Baptism is a Sign (pg 32-44) – points to something
Of our Engrafting into Christ – Eph 11-13, Rom 11:17-24
Of our death to sin, through Christ’s death and resurrection to newness of life – Rom 6:3-4
Of the circumcision of our dead flesh/heart of stone – Eze 36:22-32, Col 2:11-15
Of judgment for unbelievers and those who fall away – Pharaoh and the Red Sea, the flood and the ark 1 Pet 3:17-22, Esau, Ishmael and others.
“baptism now saves you… as your identity with the people of God through the ark who is Christ will save you from God’s wrath and separating you from those outside.”

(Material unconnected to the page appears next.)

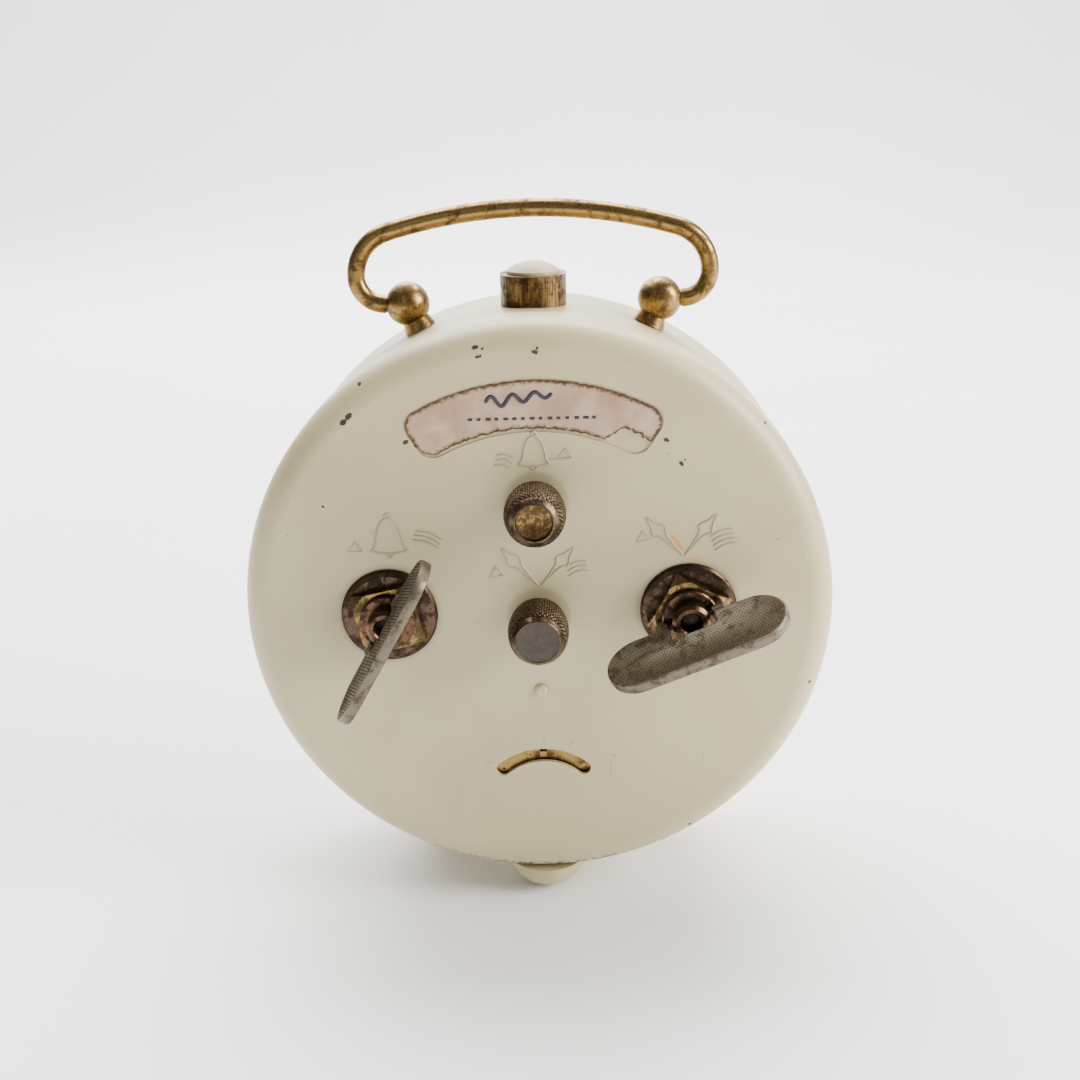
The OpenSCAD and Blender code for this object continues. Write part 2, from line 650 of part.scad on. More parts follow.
module pillars() color(brass) in_case() for (p = pillar_at) {
    rod(p, 2.2, back_plate_e, front_plate_e);
    rod(p, 1.2, back_plate_e - plate_t[0] - 1.6, front_plate_e + plate_t[1]);
}
module plate_nuts() color(steel) in_case() for (p = pillar_at)
    translate([p[0], p[1], back_plate_e - plate_t[0] - 1.5]) difference() {
        cylinder(r = 2.6, h = 1.48, $fn = 6);
        translate([0, 0, -1]) cylinder(r = 1.2 + fit_gap / 2, h = 4);
    }

// ---- Going train ----

// An arbor with thin pivots in both plates
module arbor(at, r = 0.8) {
    rod(at, r, back_plate_e + 0.2, front_plate_e - 0.2);
    rod(at, pivot_r, back_plate_e - plate_t[0], front_plate_e + plate_t[1]);
}
centre_turn = 0;
centre_pinion_turn =
    mesh_turn(centre_pinion_teeth, atan(-key_up / key_x), great_teeth, atan(-key_up / key_x));
third_line = atan2(third_at[1], third_at[0]);
third_pinion_turn = mesh_turn(third_pinion_teeth, third_line, centre_teeth, centre_turn);
fourth_line = atan2(fourth_at[1] - third_at[1], fourth_at[0] - third_at[0]);
fourth_pinion_turn = mesh_turn(fourth_pinion_teeth, fourth_line, third_teeth, 0);
escape_line = atan2(escape_at[1] - fourth_at[1], escape_at[0] - fourth_at[0]);
escape_pinion_turn = mesh_turn(escape_pinion_teeth, escape_line, fourth_teeth, 0);

module centre_wheel() color(brass) in_case() difference() {
    union() {
        wheel([0, 0], centre_teeth, centre_m, centre_wheel_e, wheel_t, centre_turn, 0, 4, 4.2);
        wheel([0, 0], centre_pinion_teeth, great_m, centre_wheel_e + wheel_t / 2,
            great_e + 1.5 - centre_wheel_e - wheel_t / 2, centre_pinion_turn);
    }
    rod([0, 0], centre_r + fit_gap, centre_wheel_e - 1, great_e + 3);
}
module third_wheel() color(brass) in_case() {
    wheel(third_at, third_teeth, third_m, third_e, wheel_t, 0, 0, 4, 2);
    wheel(third_at, third_pinion_teeth, centre_m, back_plate_e + 0.2, 2, third_pinion_turn);
    arbor(third_at, 0.7);
}
module fourth_wheel() color(brass) in_case() {
    wheel(fourth_at, fourth_teeth, fourth_m, fourth_e, wheel_t, 0, 0, 4, 2);
    wheel(fourth_at, fourth_pinion_teeth, third_m, third_e - 0.3, wheel_t + 0.6, fourth_pinion_turn);
    arbor(fourth_at, 0.7);
}
// Escape wheel with pointed teeth, and its pinion
module escape_wheel() color(brass) in_case() {
    translate([escape_at[0], escape_at[1], escape_e]) linear_extrude(wheel_t) difference() {
        polygon([for (i = [0:escape_points - 1]) let (a = 360 / escape_points) each [
            polar(escape_r, a * i), polar(escape_r, a * (i + 0.12)), polar(escape_r - 1.1, a * (i + 0.35)),
            polar(escape_r - 1.1, a * (i + 0.85))]]);
        difference() {
            circle(escape_r - 1.7);
            circle(1.3);
            for (a = [0, 90]) rotate(a) square([8, 0.7], center = true);
        }
    }
    wheel(escape_at, escape_pinion_teeth, fourth_m, fourth_e - 0.3, wheel_t + 0.6, escape_pinion_turn);
    arbor(escape_at, 0.6);
}

// Pin-pallet lever between the escape wheel and the balance, on a short arbor in the front plate
pallet_reach = escape_r + 0.3 + 0.45;
pallet_half = 37;
module pallet_lever() color(steel) in_case() {
    pins = [for (s = [-1, 1]) escape_at + polar(pallet_reach, lever_line + s * pallet_half)];
    translate([0, 0, escape_e + 1.2]) linear_extrude(0.7) {
        translate(lever_at) circle(1.2);
        for (p = pins) arm_outline(lever_at, p, 0.5);
        arm_outline(lever_at, lever_at + polar(2.3, lever_line), 0.45);
    }
    for (p = pins) rod(p, 0.3, escape_e - 0.2, escape_e + 1.3);
    rod(lever_at, 0.8, escape_e + 1, front_plate_e - 0.2);
    rod(lever_at, pivot_r, front_plate_e - 0.3, front_plate_e + plate_t[1]);
}
// A straight arm with round ends between two places
module arm_outline(a, b, r) {
    line = atan2(b[1] - a[1], b[0] - a[0]);
    translate(a) circle(r);
    translate(b) circle(r);
    translate(a) rotate(line) translate([0, -r]) square([norm(b - a), 2 * r]);
}

// Balance wheel: rim, two arms, roller with its pin, and staff
module balance_wheel() color(brass) in_case() {
    translate([0, balance_at[1], balance_e]) {
        difference() {
            cylinder(r = 7, h = 1);
            translate([0, 0, -1]) cylinder(r = 6, h = 3);
        }
        translate([-6.4, -0.5, 0.2]) cube([12.8, 1, 0.6]);
        cylinder(r = 1.4, h = 1.2);
    }
    rod(balance_at, staff_r, back_plate_e + 0.2, front_plate_e - 0.2);
    rod(balance_at, pivot_r, back_plate_e - plate_t[0], front_plate_e + plate_t[1]);
    rod(balance_at, 1.2, escape_e + 1.2, escape_e + 1.9);
    rod(balance_at + [1.4, 0], 0.25, balance_e + 0.9, balance_e + 2.4);
    rod(balance_at + [1.4, 0], 0.4, balance_e + 0.5, balance_e + 1.1);
}
hairspring_r = 3.6;
module hairspring() color(steel) in_case() translate([0, balance_at[1], balance_e - 2.2]) {
    linear_extrude(0.4) spiral(1.1, hairspring_r, 5, 0.16);
    translate([hairspring_r, 0, -balance_e + 2.2 + back_plate_e + 0.02])
        cylinder(r = 0.45, h = balance_e - back_plate_e - 1.8);
}
// Regulator: a ring round the balance bearing, and a pointer with an arc-shaped shield; both show in the slot
module regulator() color(brass) in_case() {
    e = back_plate_e - plate_t[0] - 1;
    translate([0, balance_at[1], e]) linear_extrude(0.6) {
        difference() {
            union() {
                circle(2.2);
                translate([-0.9, 1]) square([1.8, regulator_slot_r - 1 + 0.5]);
            }
            circle(1.2);
        }
    }
    translate([0, balance_at[1], 1]) linear_extrude(0.6)
        band(regulator_slot_r - 1.6, regulator_slot_r + 1.6, regulator_slot_half + 34, 1);
    translate([-0.55, balance_at[1] + regulator_slot_r - 0.5, 0.4]) cube([1.1, 0.9, e]);
}

// ---- Hands and motion work ----

module knob(up, bore) translate([0, up, 0]) difference() {
    rotate_extrude() {
        polygon([[0, -0.8], [3.6, -0.8], [knob_r - 0.35, -1.4], [knob_r, -3], [knob_r, -6.2],
            [knob_r - 0.25, -8.4], [knob_r - 0.9, -9.6], [0, -9.6]]);
    }
    translate([0, 0, -8]) cylinder(r = bore + 0.02, h = 10);
}
module hand_knob() color(bronze) in_case() knob(0, centre_r);
module alarm_knob() color(bronze) in_case() knob(alarm_knob_up, set_arbor_r);
module centre_arbor() color(steel) in_case() {
    rod([0, 0], centre_r, -8, front_plate_e + plate_t[1] + 0.1);
    rod([0, 0], centre_front_r, front_plate_e, dial_e + 3.9);
}
cannon_turn = 0;
minute_line = 205;
minute_turn = mesh_turn(minute_teeth, minute_line, cannon_teeth, cannon_turn);
minute_pinion_turn = 0;
hour_turn = mesh_turn(hour_teeth, minute_line + 180, minute_pinion_teeth, minute_pinion_turn);
set_line = 90;
alarm_wheel_turn = 0;
alarm_pinion_turn = mesh_turn(alarm_pinion_teeth, set_line, alarm_wheel_teeth, alarm_wheel_turn);

module cannon_pinion() color(steel) in_case() {
    wheel([0, 0], cannon_teeth, motion_m, front_plate_e + plate_t[1] + 0.2, 1, cannon_turn,
        centre_front_r + 0.02);
    translate([0, 0, 24.1]) difference() {
        cylinder(r = cannon_r, h = dial_e + 3.2 - 24.1);
        translate([0, 0, -1]) cylinder(r = centre_front_r + 0.02, h = 12);
    }
}
module minute_wheel() color(brass) in_case() {
    e = front_plate_e + plate_t[1] + 0.3;
    wheel(minute_at, minute_teeth, motion_m, e, 0.8, minute_turn);
    wheel(minute_at, minute_pinion_teeth, hour_m, e + 0.7, 1.5, minute_pinion_turn);
    rod(minute_at, 0.8, front_plate_e, e + 0.1);
}
module hour_wheel() color(brass) in_case() difference() {
    union() {
        wheel([0, 0], hour_teeth, hour_m, front_plate_e + plate_t[1] + 1.5, 0.8, hour_turn);
        rod([0, 0], hour_tube_r[1], front_plate_e + plate_t[1] + 1.5, dial_e + 2.2);
    }
    rod([0, 0], hour_tube_r[0], front_plate_e, dial_e + 5);
}
module alarm_wheel() color(brass) in_case() difference() {
    union() {
        wheel([0, 0], alarm_wheel_teeth, alarm_set_m, 25.7, 0.8, alarm_wheel_turn);
        rod([0, 0], alarm_tube_r[1], 25.7, dial_e + 1.25);
    }
    rod([0, 0], alarm_tube_r[0], 20, dial_e + 5);
}
module alarm_set_arbor() color(steel) in_case() {
    rod([0, alarm_knob_up], set_arbor_r, -8, front_plate_e + plate_t[1] + 0.4);
    rod([0, alarm_knob_up], 0.8, 23, 25.7);
    wheel([0, alarm_knob_up], alarm_pinion_teeth, alarm_set_m, 25.5, 1.2, alarm_pinion_turn);
}

// A hand: a hub ring and a tapered blade
module hand(bore, e, t, length, width, turn)
    translate([0, 0, e]) rotate(turn) linear_extrude(t) difference() {
    union() {
        circle(bore + 1.3);
        polygon([[-width / 2, -bore - 4], [width / 2, -bore - 4], [width * 0.42, length * 0.7], [0, length],
            [-width * 0.42, length * 0.7]]);
    }
    circle(bore);
}
module minute_hand() color(bronze) in_case() hand(cannon_r + 0.01, dial_e + 2.75, 0.4, 32, 2.2, 62);
module hour_hand() color(bronze) in_case() hand(hour_tube_r[1] + 0.01, dial_e + 1.7, 0.4, 21, 3, -55);
module alarm_hand() color(brass) in_case() hand(alarm_tube_r[1] + 0.01, dial_e + 0.9, 0.35, 12.5, 1.6, 170);

// ---- Alarm train ----

hammer_line = 150;
hammer_pinion_turn = mesh_turn(hammer_pinion_teeth, hammer_line, alarm_great_teeth, hammer_line);
module hammer_wheel() color(brass) in_case() {
    translate([hammer_wheel_at[0], hammer_wheel_at[1], 16]) linear_extrude(1) rotate(10)
        ratchet_outline(4.6, 15, 1.1);
    wheel(hammer_wheel_at, hammer_pinion_teeth, alarm_m, great_e - 0.3, 1.8, hammer_pinion_turn);
    arbor(hammer_wheel_at, 0.55);
}
// Hammer: pallets by the hammer wheel, arbor, and the arm and head outside the back plate
module alarm_hammer() color(steel) in_case() {
    arm_e = back_plate_e - plate_t[0] - 2;
    line = atan2(hammer_wheel_at[1] - hammer_at[1], hammer_wheel_at[0] - hammer_at[0]);
    rod(hammer_at, 0.8, back_plate_e + 0.2, front_plate_e - 0.2);
    rod(hammer_at, pivot_r, arm_e, front_plate_e + plate_t[1]);
    translate([0, 0, 16]) linear_extrude(1) {
        translate(hammer_at) circle(1.4);
        for (s = [-1, 1]) arm_outline(hammer_at, hammer_wheel_at + polar(5.6, line + 180 + s * 42), 0.45);
    }
    translate([0, 0, arm_e]) linear_extrude(0.9) {
        translate(hammer_at) circle(1.4);
        arm_outline(hammer_at, hammer_head, 0.7);
    }
    rod(hammer_head, 2, 2.6, arm_e + 1);
}

back_cover();
case_drum();
front_bezel();
crystal();
dial();
paper_label();
rear_foot();
front_feet();
foot_nuts();
handle_posts();
post_nuts();
handle();
button_collar();
button();
button_spring();
button_ring();
sounding_stud();
arbor_bushings();
key_washers();
square_nuts();
back_plate();
front_plate();
pillars();
plate_nuts();
time_hub();
time_wing();
time_arbor();
time_ratchet();
time_great_wheel();
time_click();
time_mainspring();
alarm_hub();
alarm_wing();
alarm_arbor();
alarm_ratchet();
alarm_great_wheel();
alarm_click();
alarm_mainspring();
centre_wheel();
third_wheel();
fourth_wheel();
escape_wheel();
pallet_lever();
balance_wheel();
hairspring();
regulator();
hand_knob();
centre_arbor();
cannon_pinion();
minute_wheel();
hour_wheel();
minute_hand();
hour_hand();
alarm_knob();
alarm_set_arbor();
alarm_wheel();
alarm_hand();
hammer_wheel();
alarm_hammer();
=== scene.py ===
"""Looks for the wind-up alarm clock: materials for every CAD part, and finer meshes for the knurled
knobs, the handle, the key wings, the torn paper label, the embossed signs and the dial's print.

Detail pieces are laid out in the clock's back frame, in millimetres as seen from behind: x to the
right, up from the case axis, and out from the flat back.
"""

import json
import math
import random

import bpy
from mathutils import Matrix, Vector, noise


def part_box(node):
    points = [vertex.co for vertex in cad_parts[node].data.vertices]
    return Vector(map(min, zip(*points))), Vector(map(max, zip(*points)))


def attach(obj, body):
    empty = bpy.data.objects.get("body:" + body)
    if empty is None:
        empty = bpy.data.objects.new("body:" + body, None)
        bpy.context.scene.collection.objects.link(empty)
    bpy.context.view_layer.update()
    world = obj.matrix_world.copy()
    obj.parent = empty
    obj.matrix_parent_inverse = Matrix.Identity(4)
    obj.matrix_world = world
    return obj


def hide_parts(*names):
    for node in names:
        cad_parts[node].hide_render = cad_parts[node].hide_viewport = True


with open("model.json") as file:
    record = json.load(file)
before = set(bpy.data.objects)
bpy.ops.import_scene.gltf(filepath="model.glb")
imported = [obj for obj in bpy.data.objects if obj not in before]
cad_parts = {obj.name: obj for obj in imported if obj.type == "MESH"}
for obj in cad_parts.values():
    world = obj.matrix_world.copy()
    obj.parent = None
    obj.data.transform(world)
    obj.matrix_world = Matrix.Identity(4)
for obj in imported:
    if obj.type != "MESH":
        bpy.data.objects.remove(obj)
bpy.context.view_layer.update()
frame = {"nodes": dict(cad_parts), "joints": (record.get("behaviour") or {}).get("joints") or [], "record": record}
nodes = frame["nodes"]
joints = {joint["name"]: joint for joint in frame["joints"]}

MM = 0.001
cover_low, cover_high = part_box("back_cover")
BACK_Y = cover_high.y
AXIS_Z = (cover_low.z + cover_high.z) / 2
COVER_R = (cover_high.x - cover_low.x) / 2 / MM

# As seen from behind: x to the right is -X, up is +Z, out is +Y
BACK_AXES = Matrix(((-1, 0, 0, 0), (0, 0, 1, 0), (0, 1, 0, 0), (0, 0, 0, 1)))
BACK = Matrix.Translation((0, BACK_Y, AXIS_Z)) @ BACK_AXES @ Matrix.Scale(MM, 4)
# As seen from the front: x to the right is +X, up is +Z, and the third axis points out of the dial
DIAL_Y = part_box("dial")[0].y
FRONT = Matrix.Translation((0, DIAL_Y, AXIS_Z)) @ Matrix.Rotation(math.radians(90), 4, "X")
FRONT = FRONT @ Matrix.Scale(MM, 4)


# ---- Material helpers ----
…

Baptism is a seal – a mark of something
Of God’s promises to us through the Spirit by faith – Acts 2:38, Eph 1:13, Col 2:12
A mark of our inclusion in the covenant people – Rom 6:4, Eph 4:5
Final thoughts – Baptism is a sign and seal of the New Covenant, replacing circumcision as the rite of the Covenant of Grace by which we are marked as God’s possession and visibly shown God’s gospel plan in a dramatic form, pointing us to salvation by faith in Christ whereby our sins are washed away by his blood shed on the cross and his resurrection to life anew.